Melbourne Institute Working Paper Series Database (1984 - 2010)
Melbourne Institute Working Paper No. 21/2003
Evaluating the Income Redistribution Effects of Tax Reforms in Discrete Hours Models
by
John Creedy, Guyonne Kalb and Rosanna Scutella
Date: August 2003
Abstract: Recent studies have examined tax policy issues using labour supply models characterised by a discretised budget set. Microsimulation modelling using a discrete hours approach is probabilistic. This makes analysis of the distribution of income difficult as even for a small sample with a modest range of labour supply points the range of possible labour supply combinations over the sample is extremely large. This paper proposes a method of approximating measures of income distribution and compares the performance of this method to alternative approaches in a microsimulation context.

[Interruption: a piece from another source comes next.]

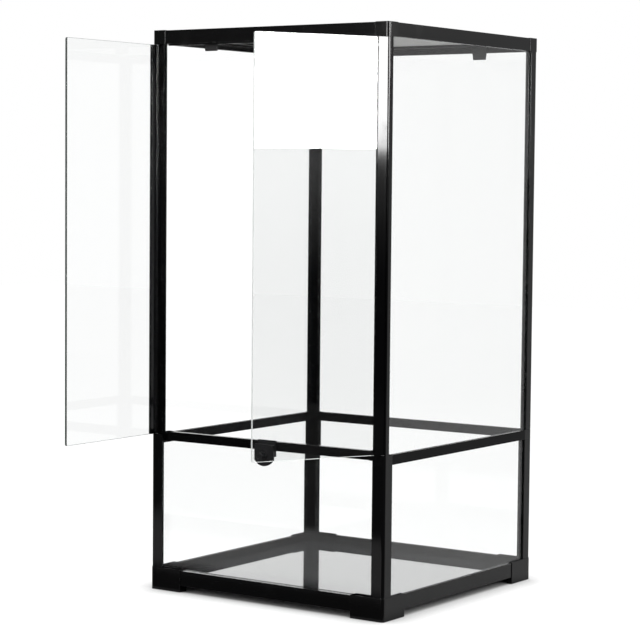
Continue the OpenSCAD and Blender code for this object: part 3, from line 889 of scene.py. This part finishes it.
def contact_shade(tree):
    """1 on open paper, down to 0 where the cabinet is right above it."""
    reach = {"Distance": SHADOW_REACH}
    openness = make(tree, "ShaderNodeAmbientOcclusion", reach, samples=SHADOW_SAMPLES)
    clear = ramp(tree, openness.outputs["AO"], SHADOW_DARKEST, SHADOW_NONE)
    return maths(tree, "POWER", clear, SHADOW_CURVE)


def painted_black_to_mirrors(tree):
    """1 where the ground is painted black to mirrors, and less in the pale strip that paints the
    veil.
    """
    axes = make(tree, "ShaderNodeSeparateXYZ", {"Vector": place_on_piece(tree)}).outputs
    before_front = maths(tree, "LESS_THAN", axes["Y"], DARK_REFLECTION_BEFORE_Y)
    slant = maths(tree, "MULTIPLY_ADD", axes["X"], DARK_REFLECTION_SLANT, axes["Y"])
    beside = maths(tree, "LESS_THAN", slant, DARK_REFLECTION_SLANT_START)
    darkened_to_mirrors = maths(tree, "MAXIMUM", before_front, beside)
    from_middle = maths(tree, "ABSOLUTE", maths(tree, "ADD", axes["Y"], -STRIP_MIDDLE_Y))
    strip = ramp(
        tree, from_middle, STRIP_HALF, STRIP_FADED, low=1.0, high=0.0, blend="SMOOTHSTEP"
    )
    left_of_end = maths(tree, "LESS_THAN", axes["X"], STRIP_END_X)
    pale_veil_strip = maths(tree, "MULTIPLY", strip, left_of_end)
    return maths(tree, "SUBTRACT", darkened_to_mirrors, pale_veil_strip, clamp=True)


# %% The ground's material
# The glow of the ground's painted black, as a mirror sees it
DARK_REFLECTION_GLOW = 0.07


def ground_paper(name, grey):
    """White paper, painted black over part of it for what mirrors it, a painted dark reflection.
    """
    material, tree, shader = start_material(name)
    tree.nodes.remove(shader)
    white = how_white(tree, THROUGH_GLASS_PAPER)
    strength = maths(tree, "MULTIPLY", white, contact_shade(tree))
    glow = make(tree, "ShaderNodeEmission", {"Strength": strength}).outputs[0]
    lit = make(tree, "ShaderNodeBsdfDiffuse", {"Color": (grey, grey, grey, 1)}).outputs[0]
    paper_shader = make(tree, "ShaderNodeAddShader", {0: glow, 1: lit}).outputs[0]
    mirror_only_glow = make(tree, "ShaderNodeEmission", {"Strength": DARK_REFLECTION_GLOW}).outputs[0]
    # Painted reflection: where a mirrored ray meets the darkened part, it sees the painted black
    mirror_sees_painted_black = maths(tree, "MULTIPLY", painted_black_to_mirrors(tree), mirrored(tree))
    set_surface(tree, either(tree, mirror_sees_painted_black, paper_shader, mirror_only_glow))
    return material


# %% Glowing sheets that only a mirrored ray meets, for painted reflections
def mirror_glow_sheet(name, low, high, foot=0.0, head=1.0):
    """Glows from the low to the high level between two heights, and only to a mirror."""
    material, tree, shader = start_material(name)
    tree.nodes.remove(shader)
    nothing = make(tree, "ShaderNodeBsdfTransparent").outputs[0]
    height = make(tree, "ShaderNodeSeparateXYZ", {"Vector": place_on_piece(tree)}).outputs["Z"]
    level = ramp(tree, height, foot, head, low, high, blend="SMOOTHSTEP")
    mirror_only_glow = make(tree, "ShaderNodeEmission", {"Strength": level}).outputs[0]
    set_surface(tree, either(tree, mirrored(tree), nothing, mirror_only_glow))
    return material


paper = ground_paper("ground_paper", grey=0.12)
# Dim sheets that darken the front faces' reflections, and a white one that paints the side faces'
# sheen
left_glow_sheet = mirror_glow_sheet("left_mirror_glow_sheet", low=0.14, high=0.14)
right_glow_sheet = mirror_glow_sheet("right_mirror_glow_sheet", low=0.0, high=0.4, foot=0.4, head=0.75)
back_sheen_sheet = mirror_glow_sheet("back_sheen_sheet", low=1.1, high=1.1)
print("studio finishes:", paper.name, left_glow_sheet.name, right_glow_sheet.name, back_sheen_sheet.name)


# %% Lay the ground and hang the glowing sheets
GROUND_HALF, SHEET_FOOT = 7, 0.1


def stage_sheet(name, corners, material):
    mesh = bpy.data.meshes.new(name)
    mesh.from_pydata(corners, [], [(0, 1, 2, 3)])
    sheet = new_piece(name, mesh, (material,))


def hang(name, start, end, head, material):
    """An upright sheet from one place on the ground to another, just clear of it."""
    foot = [(*start, SHEET_FOOT), (*end, SHEET_FOOT)]
    stage_sheet(name, foot + [(*end, head), (*start, head)], material)


AROUND = ((-1, -1), (1, -1), (1, 1), (-1, 1))
stage_sheet("ground", [(x * GROUND_HALF, y * GROUND_HALF, 0) for x, y in AROUND], paper)
hang("left_flag", (-3.2, -1.1), (-1.45, -3.4), head=3, material=left_glow_sheet)
hang("front_flag", (-0.3, -3.4), (2.4, -3.4), head=2.6, material=right_glow_sheet)
hang("right_flag", (2.4, -3.4), (2.4, 1.2), head=2.6, material=right_glow_sheet)
hang("back_sheen_sheet", (-3.6, 1.0), (0.4, 3.8), head=3, material=back_sheen_sheet)
print("ground laid, 4 sheets hung")


# %% The world around
ROOM_LEVEL = 0.4

world = bpy.data.worlds.new("studio")
bpy.context.scene.world = world
world.use_nodes = True
sky = world.node_tree
level = maths(sky, "MAXIMUM", how_white(sky, THROUGH_GLASS_WORLD), ROOM_LEVEL)
set_inputs(sky, sky.nodes["Background"], {"Color": (1, 1, 1, 1), "Strength": level})
print("room level:", ROOM_LEVEL)


# %% [markdown]
# ## Lamps
# Four rectangular lamps light the cabinet softly. Each one's strength is given
# as the brightness of its face, because that is what a glossy profile mirrors,
# and it stays the same when the lamp's size is changed.

# %% Lamps
def softbox(name, place, target, size, radiance):
    """A rectangular lamp of a given radiance that faces the target."""
    width, height = size
    lamp = bpy.data.lights.new(name, "AREA")
    lamp.shape = "RECTANGLE"
    lamp.size, lamp.size_y = width, height
    lamp.energy = radiance * pi * width * height
    holder = bpy.data.objects.new(name, lamp)
    facing = Vector(place) - Vector(target)
    turn = facing.to_track_quat("Z", "Y").to_matrix().to_4x4()
    holder.matrix_world = Matrix.Translation(place) @ turn
    bpy.context.scene.collection.objects.link(holder)
    print(name, round(lamp.energy, 1), "W")


softbox("right_softbox", (2.3, -0.3, 1.09), (0.1, -0.3, 1.09), size=(0.6, 0.7), radiance=38)
softbox("front_softbox", (-0.76, -3.06, 1.09), (0.22, -0.22, 1.09), size=(0.7, 0.7), radiance=30)
softbox("back_strip", (2.25, 1.85, 1.35), (0.1, -0.2, 0.9), size=(0.3, 0.8), radiance=24)
softbox("top_fill", (0, 0.2, 3.2), (0, 0, 0), size=(2.4, 2.4), radiance=1.0)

In this approach a pseudo income distribution is constructed, which uses the probability of a particular labour supply value occurring (standardised by the population size) to refer to a particular position in the pseudo income distribution. This approach is compared to using an expected income level for each individual and to a simulated approach, in which labour supply values are drawn from each individuals hours distribution and summary statistics of the distribution of income are calculated by taking the average over each set of draws. The paper shows that the outcomes of various distributional measures using the pseudo method converge quickly to their true values as the sample size increases. The expected income approach results in a less accurate approximation. To illustrate the method, we simulate the distributional implications of a tax reform using the Melbourne Institute Tax and Transfer Simulator.